Study flows $H = V(r) + \frac{1}{2} mv^2$ for various (?) continuous $V(r)$. Statistical mechanics literature (Hénon -?, Toda,...)

Is there a transitive/ergodic diffeomophism on $\mathbb S^2, \mathbb D^2$?

Does minimal or uniquely ergodic for a diffeo $f$ implies $h(f) = 0$ (try homeo case too)?

- Is there a minimal diffeo homotopic to $\left( \begin{matrix} 2 & 1\\ 1& 1 \end{matrix} \right) \times Id. $ on $\mathbb T^3$?
- (Seifert conjecture) Minimal flow on $\mathbb S^3$.

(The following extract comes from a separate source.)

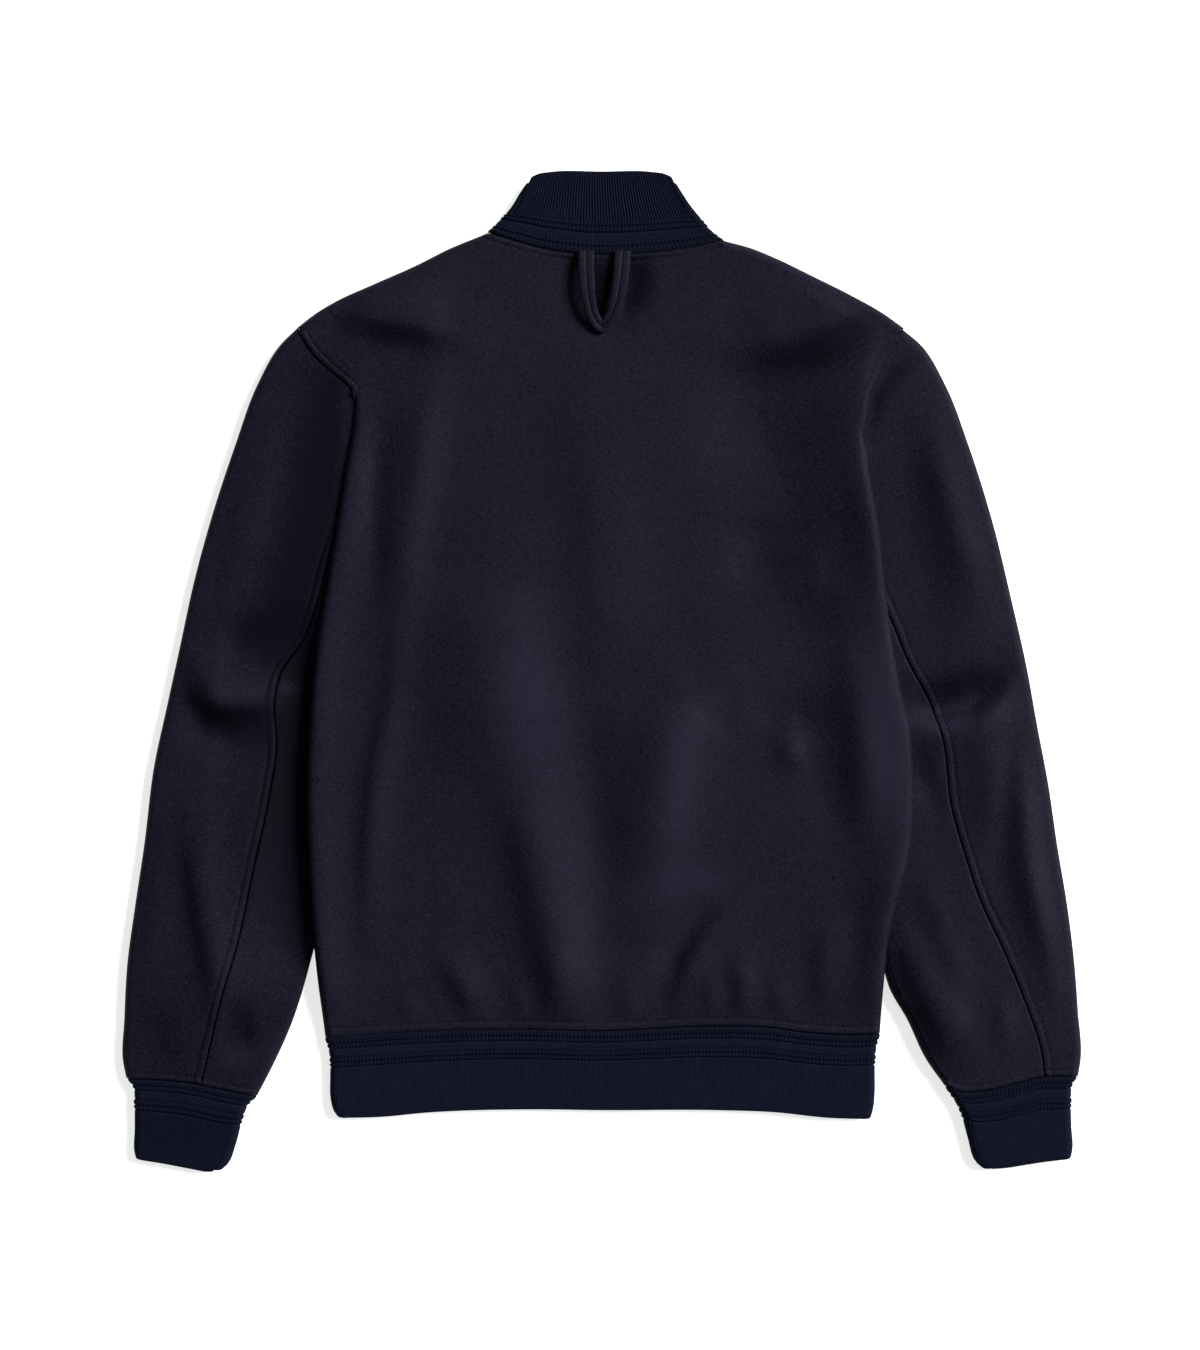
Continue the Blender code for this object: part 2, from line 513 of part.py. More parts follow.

Suppose $ F: C \to \mathbb{R}, C$ the Cantor set, has bounded total variation. Is there a homeo $g : [0,1] \to [0,1]$ and a diffeo (Lipschitz, maybe) $f:[0,1] \to \mathbb{R}$ such that \[ F = f\circ g |C.\]

Any entropy-like invariant for singularity of diff. maps?

Is $h(\varphi_t | E)$ differentiable in $E$ for Hamiltonian flows? Any relation to classical or quantum statistical mechanics?

Construction of a 2-dimensional Hamiltonian diffeo. with an ergodic set of positive measure.

Brownian motion or diffusion given a flow

Suspensions of diffeos. - Are they generically not (conjugated to) constant time suspensions? what is the strongest statement for Axiom A attractors?

Statistics plus dynamics of transformations of $[0,1]$ - 'non-linear' $\beta$-expansions like examples.